Gebaut wurde in dieser Zeit auch in Kiel vorwiegend für Menschen mit einem weit überdurchschnittlichen Einkommen. Die Neubauten im Schlossquartier, an der Alten Feuerwache und an der Hörn sind Ausdruck dieser Wohnungspolitik. Nach der bisherigen Planung wird sich das auch in dem großen künftigen Neubaugebiet Holtenau Ost mit 2.500 Wohnungen fortsetzen.

Insgesamt führte diese Entwicklung zu einem dramatischen Mangel an bezahlbarem Wohnraum :

– In Kiel sind über 2500 Menschen wohnungslos

– Nach dem DGB fehlen 17.000 Wohnungen für Menschen in Kiel, die weniger
verdienen, als die obere Hälfte dieser Gesellschaft

– Obwohl 40 Prozent der Kieler Haushalte einen Anspruch auf einen
Wohnberechtigungsschein haben, gibt es nur einen Bestand von rund 4 Prozent
Sozialwohnungen

– Nach dem Mietspiegel der Stadt Kiel von 2023 haben sich seit 2019 die Mieten um 15
Prozent erhöht. 2023 betrug der durchschnittliche Mietpreis 9,60 €.
Rechnet man die gestiegenen Heiz-und Betriebskosten hinzu, treibt der hohe
Mietanteil am Einkommen immer mehr Menschen in die Verarmung.

Erschwerend zu dieser sozialen Krise auf dem Wohnungsmarkt kommt hinzu, dass infolge der dramatisch gestiegenen Boden- und Baupreise auf dem freifinanzierten Wohnungsmarkt kostendeckend überhaupt kein bezahlbarer Wohnungsbau mehr hergestellt werden kann.

Eine kostendeckende Miete würde unter diesen Bedingungen bei 18 € pro qm aufwärts liegen. Das ist ein Mietpreis, den sich nur noch Menschen mit einem weit überdurchschnittlichen Einkommen leisten können.

Das heißt, dass bezahlbarer Wohnraum nur noch gefördert herstellbar ist.

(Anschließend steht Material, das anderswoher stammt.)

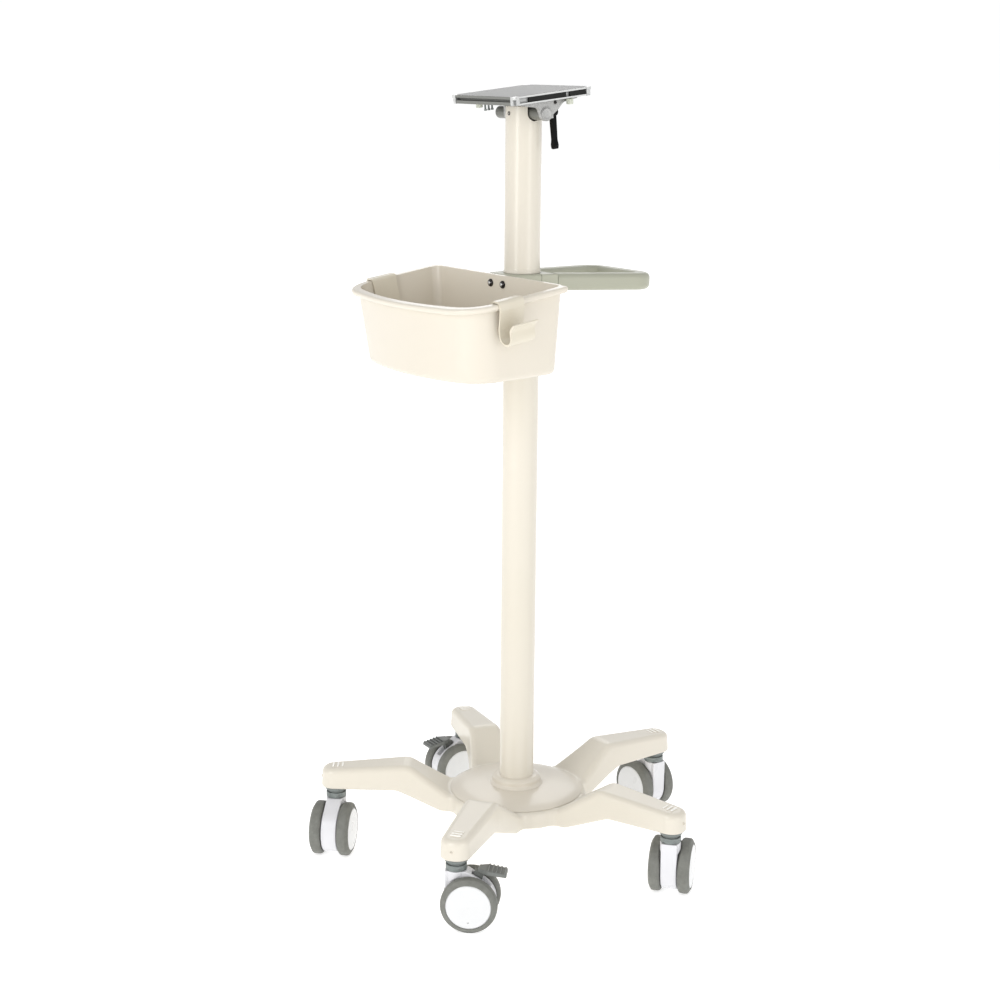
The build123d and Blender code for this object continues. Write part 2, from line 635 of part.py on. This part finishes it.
# ---- export ----
os.makedirs("parts", exist_ok=True)
for name, shape in parts.items():
    lift = 0 if name.startswith("caster") else RIDE_HEIGHT
    export_step(Pos(0, COLUMN_Y, lift) * shape, f"parts/{name}.step")
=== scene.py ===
import json
import math

import bmesh
import bpy
from mathutils import Matrix, Vector


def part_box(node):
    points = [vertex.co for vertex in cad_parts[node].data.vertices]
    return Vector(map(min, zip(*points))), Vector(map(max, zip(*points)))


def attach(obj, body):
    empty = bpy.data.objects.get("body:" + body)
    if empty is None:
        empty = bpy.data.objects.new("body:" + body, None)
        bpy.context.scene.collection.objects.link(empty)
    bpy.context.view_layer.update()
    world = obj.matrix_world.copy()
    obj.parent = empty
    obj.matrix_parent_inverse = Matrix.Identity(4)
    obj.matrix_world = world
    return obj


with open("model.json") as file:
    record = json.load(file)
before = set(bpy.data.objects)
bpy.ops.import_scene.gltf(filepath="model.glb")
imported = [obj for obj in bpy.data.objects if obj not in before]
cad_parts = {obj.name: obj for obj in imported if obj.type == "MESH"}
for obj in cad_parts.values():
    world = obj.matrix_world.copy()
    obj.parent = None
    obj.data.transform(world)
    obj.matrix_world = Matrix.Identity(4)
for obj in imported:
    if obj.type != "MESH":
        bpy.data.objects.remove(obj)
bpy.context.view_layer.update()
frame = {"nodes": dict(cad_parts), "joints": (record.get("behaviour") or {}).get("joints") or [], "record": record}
NODES = frame["nodes"]
COLUMN_Y = -0.0107  # the column axis in the model's frame
RIDE_HEIGHT = -0.004  # of all that stands on the casters, as in the CAD


# ---------- camera ----------
CAMERA_AT = (2.016783, -1.495854 + COLUMN_Y, 1.109706 + RIDE_HEIGHT)
CAMERA_RIGHT = (0.585512, 0.810619, 0.008481)
CAMERA_UP = (-0.191001, 0.127778, 0.973238)
CAMERA_AHEAD = (-0.787842, 0.571462, -0.229645)
SENSOR_MM = 36.0
LENS_MM = 67.706


def make_camera():
    data = bpy.data.cameras.new("view")
    data.sensor_width = SENSOR_MM
    data.lens = LENS_MM
    data.clip_start, data.clip_end = 0.05, 60
    cam = bpy.data.objects.new("view", data)
    bpy.context.collection.objects.link(cam)
    rows = (Vector(CAMERA_RIGHT), Vector(CAMERA_UP), -Vector(CAMERA_AHEAD))
    turn = Matrix(rows).transposed().to_4x4()
    cam.matrix_world = Matrix.Translation(CAMERA_AT) @ turn
    bpy.context.scene.camera = cam


make_camera()


# ---------- materials ----------
LIT = 0.8  # dims the colours below, which are given as seen, because the studio light is brighter than 1
LEG_SLOPE = 0.0736  # fall of the tops of the legs towards their tips
RIB_LEVEL = 0.1441  # height, carried back to the axis, above which only the ribs on the tips reach
LEGS_FROM = 0.20  # distance from the axis past which there are only legs


def linear(rgb):
    """A 0-255 colour as seen, to a linear surface colour."""
    out = [c / 255 / 12.92 if c / 255 <= 0.04045 else ((c / 255 + 0.055) / 1.055) ** 2.4 for c in rgb]
    return (*(LIT * c for c in out), 1.0)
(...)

Um das langfristig zu sichern, ist die Entfristung der Sozialbindung dringend notwendig. Einmal Sozialwohnung, immer Sozialwohnung!

Außerdem muss der kommunale Wohnungsbau spürbar ausgeweitet werden.

Wir fordern daher: – 50 Prozent sozialer Wohnungsbau bei allen Neubauprojekten!
– Kommunaler Wohnungsbau statt Vonovia & Co.!
– Mietendeckel!
– Eine Wohnung für alle wohnungslosen Menschen nach dem
Konzept “Housing First“!

Die genannten Zahlen belegen ganz klar, nicht geflüchtete Menschen sind an dem dramatischen Mangel an bezahlbaren Wohnungen schuld, sondern eine Wohnungspolitik, die man als asozial bezeichnen muss. Denn sie benachteiligt vor allem Menschen, die auf bezahlbaren Wohnraum angewiesen sind.